まとめ/チェックリストで「使い分け力」を確かめよう

「承知しました」と「了解しました」は、どちらも“理解して受け入れる”という意味を持ちながら、
相手との関係性・場面のフォーマルさによって印象が大きく変わる言葉です。

正しく使い分けられるようになると、単に「丁寧に見える」だけでなく、
相手から「信頼できる人」「言葉遣いが整っている人」と感じてもらえるようになります。

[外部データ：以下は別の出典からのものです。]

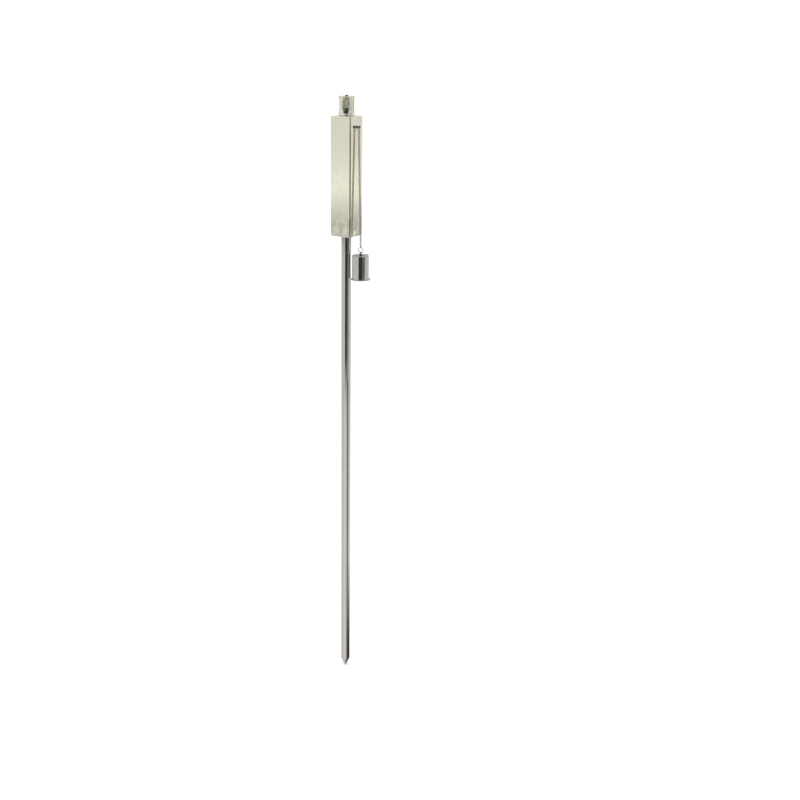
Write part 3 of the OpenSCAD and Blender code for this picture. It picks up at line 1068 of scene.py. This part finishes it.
def studio_flags(tree, turn, tilt, glossy):
    """How dark the studio is in a direction: flags, and for reflections a dimmer upper part."""
    dark = 0.0
    for across, upright, depth in FLAGS:
        shape = between(tree, turn, *across), between(tree, tilt, *upright)
        shade_here = maths(tree, "MULTIPLY", maths(tree, "MULTIPLY", *shape), depth)
        dark = maths(tree, "MAXIMUM", shade_here, dark)
    above = spread(tree, tilt, 0.0, 0.26, 0.0, math.radians(9))
    return maths(tree, "MAXIMUM", dark, maths(tree, "MULTIPLY", above, glossy))


def studio_world():
    """White background for the camera, and for all other rays a pale studio with dark flags."""
    world = bpy.data.worlds.new("studio")
    bpy.context.scene.world = world
    world.use_nodes = True
    tree = world.node_tree
    tree.nodes.clear()
    way = add(tree, "ShaderNodeTexCoord").outputs["Generated"]
    height = add(tree, "ShaderNodeSeparateXYZ", {"Vector": way}).outputs[2]
    tilt = maths(tree, "ARCSINE", height)
    ray = add(tree, "ShaderNodeLightPath").outputs
    dark = studio_flags(tree, turn_about(tree, way), tilt, ray["Is Glossy Ray"])
    share = maths(tree, "MULTIPLY", dark, FLAG_SHARE)
    seen = mixed(tree, share, studio_tones(tree, tilt), FLAG_TONE)
    shown = mixed(tree, ray["Is Camera Ray"], seen, WHITE)
    background = add(tree, "ShaderNodeBackground", {"Color": shown, "Strength": 1.0})
    out = add(tree, "ShaderNodeOutputWorld")
    tree.links.new(background.outputs[0], out.inputs[0])


def softbox(name, place, target, size, power):
    """Round soft light that the camera and reflections don't see."""
    light = bpy.data.lights.new(name, "AREA")
    light.shape, light.size, light.energy = "DISK", size, power
    made = bpy.data.objects.new(name, light)
    made.location = place
    made.rotation_euler = (Vector(target) - Vector(place)).to_track_quat("-Z", "Y").to_euler()
    bpy.context.scene.collection.objects.link(made)
    made.visible_camera = made.visible_glossy = False


def camera():
    """Camera above the torch's top, to the right of its front, tilted down along the pole."""
    azimuth, pitch, roll = math.radians(32.19), math.radians(16.71), 0.00235
    distance, eye_z = 2.8, 1.548
    data = bpy.data.cameras.new("camera")
    data.sensor_width, data.lens, data.shift_x = 36, 53.27, 0.0675
    data.clip_start, data.clip_end = 0.1, 60
    made = bpy.data.objects.new("camera", data)
    aim = Matrix.Rotation(azimuth, 4, "Z") @ Matrix.Rotation(math.pi / 2 - pitch, 4, "X")
    eye = (distance * math.sin(azimuth), -distance * math.cos(azimuth), eye_z)
    made.matrix_world = Matrix.Translation(eye) @ aim @ Matrix.Rotation(roll, 4, "Z")
    bpy.context.scene.collection.objects.link(made)
    bpy.context.scene.camera = made


floor()
floor_flag()
studio_world()
softbox("overhead", (0.4, -0.6, 3.6), (0, 0, 0.6), 2.4, 38)
camera()
bpy.context.scene.view_settings.view_transform = "Standard"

最後に、ビジネスで迷ったときにすぐ確認できるチェックリストをまとめました。
自分の使い方が自然かどうか、ぜひ振り返ってみてください。


「承知しました」vs「了解しました」使い分けチェックリスト

チェック項目適切な選択補足
相手が上司・取引先など目上の人承知しました/承知いたしました/かしこまりました謙譲語で敬意を示す
相手が同僚・チーム内・後輩了解しました/了解ですカジュアルで自然
メール・文書などフォーマルな場面承知いたしました文面では柔らかく丁寧に
社内チャットや口頭報告など日常的な場面了解しました簡潔・軽快な印象
接客・営業・依頼を受ける場面かしこまりました最上級の丁寧表現
「了解しました」を上司に使っていないか✖ 避ける敬意不足に見られることも
「承知しました」を友人や同僚に多用していないか✖ 避けるフォーマルすぎて距離を生む場合も

  • 「承知しました」=目上・フォーマル・信頼感
  • 「了解しました」=フラット・社内・軽いやり取り
  • 「かしこまりました」=最上級の丁寧さを示す言葉
  • “場面・相手・トーン”の3点を意識して切り替えることが大切

ことのは先生よりひとこと

ことのは先生
ことのは先生

言葉の丁寧さは、単なるマナーではなく、相手を思う気持ちの表れです。
「承知しました」と「了解しました」は、ほんの少しの違いで印象が変わりますが、
その差が“信頼”や“安心感”につながることも多いのです。

もし迷ったときは、「この言葉で相手が心地よく感じるか」を基準に選んでみてください。
正しさよりも、思いやりのある使い方こそが、伝え方の本質です。